After shooting or smoking a large dose, there would be the tweaking and a vigil at the front window, pulling up the corner of the blinds to look for the squads I was always convinced were on their way. All day. All night. A frantic kind of boring. End-stage addiction is mostly about waiting for the police, or someone, to come and bury you in your shame.
On The Secret To Being A Good Journalist
In an interview with Boston University, Carr upheld the difficulty of breaking into the industry, because that's how it should be:
The dirty secret: journalism has always been horrible to get in; you always have to eat so much crap to find a place to stand.
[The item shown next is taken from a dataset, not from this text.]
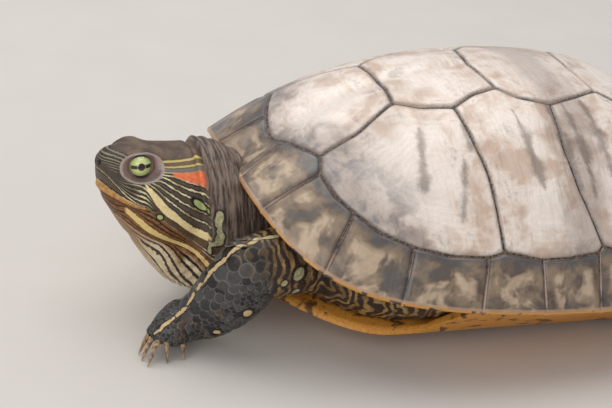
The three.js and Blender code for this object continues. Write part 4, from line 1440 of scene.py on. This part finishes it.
# %% Tapered claws
def claw_course(node):
    """Middles and radii along a claw, from its root to its tip."""
    points = points_of(node)
    middle = points.mean(0)
    course = np.linalg.svd(points - middle)[2][0]
    order = np.argsort((points - middle) @ course)
    parts = np.array_split(points[order], 5)
    radii = [np.linalg.norm(part - part.mean(0), axis=1).mean() for part in parts]
    if parts[0][:, 2].mean() < parts[-1][:, 2].mean():
        parts, radii = parts[::-1], radii[::-1]
    middles = [part.mean(0) for part in parts]
    return smooth_line(np.column_stack([middles, radii]), 0.7)


def new_claw(name, node):
    course = claw_course(node)
    root, tip = course[0], course[-1]
    start = root[:3] - (course[1, :3] - root[:3]) * 0.5
    end = tip[:3] + (tip[:3] - course[-2, :3]) * 1.1
    places = np.vstack([start, course[:, :3], end])
    places[:, 2] = np.maximum(places[:, 2], 0.3)
    radii = np.interp(np.linspace(0, 1, len(places)), [0, 0.12, 0.5, 0.85, 1], [0.6, 0.98, 0.74, 0.42, 0.13])
    bpy.ops.object.select_all(action="DESELECT")
    bpy.ops.curve.primitive_nurbs_path_add()
    claw = bpy.context.object
    claw.name = name + "_horn"
    claw.data.splines.clear()
    line = claw.data.splines.new("POLY")
    line.points.add(len(places) - 1)
    for point, place, radius in zip(line.points, places / MM, radii):
        point.co = (*place, 1)
        point.radius = radius
    claw.data.bevel_depth = 1 / MM
    claw.data.bevel_resolution = 3
    claw.data.use_fill_caps = True
    bpy.ops.object.convert(target="MESH")
    shade_smooth(claw, 60)
    return claw


claws = {name: new_claw(name, node) for name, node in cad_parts.items() if "claw" in name}
print("claws:", len(claws))

# %% [markdown]
# ## Light, floor and camera
# The camera stands low at the animal's left front with a long lens, rolled a little. A broad soft light
# from above and the left gives the shell its bright shoulder, and a pale sky fills the shadows.

# %% Stage

def add_camera():
    bpy.ops.object.camera_add(location=CAMERA_PLACE / MM)
    camera = bpy.context.object
    up = CAMERA_RIGHT.cross(CAMERA_FORWARD)
    turn = Matrix((CAMERA_RIGHT, up, -CAMERA_FORWARD)).transposed()
    camera.matrix_world = Matrix.Translation(camera.location) @ turn.to_4x4()
    camera.data.lens = LENS
    camera.data.clip_start = 0.01
    bpy.context.scene.camera = camera
    return camera


def add_softbox(name, place, size, power, colour=(1, 1, 1)):
    bpy.ops.object.light_add(type="AREA", location=place)
    light = bpy.context.object
    light.name = name
    light.data.size = size
    light.data.energy = power
    light.data.color = colour
    light.rotation_euler = (Vector((0, 0, 0.03)) - Vector(place)).to_track_quat("-Z", "Y").to_euler()


def add_floor():
    bpy.ops.object.select_all(action="DESELECT")
    bpy.ops.mesh.primitive_plane_add(size=6)
    floor = bpy.context.object
    floor.name = "floor"
    return floor


camera = add_camera()
add_softbox("window", (-0.08, 0.22, 0.80), 0.9, 5.0, (1.0, 0.98, 0.95))
add_softbox("front_fill", (-0.7, -0.7, 0.5), 0.8, 3.4, (1.0, 0.97, 0.93))
world = bpy.data.worlds.new("studio")
bpy.context.scene.world = world
world.use_nodes = True
world.node_tree.nodes["Background"].inputs["Color"].default_value = (0.92, 0.92, 0.95, 1)
world.node_tree.nodes["Background"].inputs["Strength"].default_value = 0.50
bpy.context.scene.view_settings.view_transform = "Standard"
floor = add_floor()
print("camera at", [round(v, 3) for v in camera.location])

# %% [markdown]
# ## Materials
# All colours come from numbers: places in space, the distances kept on each piece, and noise. To keep
# the arithmetic readable, one small class stands for a number in the shader and knows plus, times and
# the rest, and a finish makes its other nodes through a single method.

# %% Numbers and nodes of a finish
class Number:
    """A number in a shader. Arithmetic on it adds Math nodes."""

    def __init__(self, finish, socket):
        self.finish = finish
        self.socket = socket

    def _math(self, operation, *values):
        return self.finish.node("ShaderNodeMath", {"operation": operation}, dict(enumerate(values)))

    def __add__(self, other):
        return self._math("ADD", self, other)

    def __sub__(self, other):
        return self._math("SUBTRACT", self, other)

    def __rsub__(self, other):
        return self._math("SUBTRACT", other, self)

    def __mul__(self, other):
        return self._math("MULTIPLY", self, other)

    def __truediv__(self, other):
        return self._math("DIVIDE", self, other)

    def __pow__(self, other):
        return self._math("POWER", self, other)

    def highest(self, other):
        return self._math("MAXIMUM", self, other)

    def sine(self):
        return self._math("SINE", self)

    def size(self):
        return self._math("ABSOLUTE", self)

    __radd__ = __add__
    __rmul__ = __mul__


def colour(code):
    """A colour from its six-letter code, in Blender's linear values."""
    parts = [int(code[k:k + 2], 16) / 255 for k in (0, 2, 4)]
    linear = [p / 12.92 if p <= 0.04045 else ((p + 0.055) / 1.055) ** 2.4 for p in parts]
    return (*linear, 1.0)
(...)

I waited tables for seven years, did writing on the side. If you’re gonna get a job that’s a little bit of a caper, that isn’t really a job, that under ideal circumstances you get to at least leave the building and leave your desktop, go out, find people more interesting than you, learn about something, come back and tell other people about it — that should be hard to get into. That should be hard to do. No wonder everybody’s lined up, trying to get into it. It beats working.
On Life
In The Night Of The Gun, Carr put into words what living feels like, in a way that only he could. He wrote:
I now inhabit a life I don’t deserve, but we all walk this earth feeling we are frauds. The trick is to be grateful and hope the caper doesn’t end soon.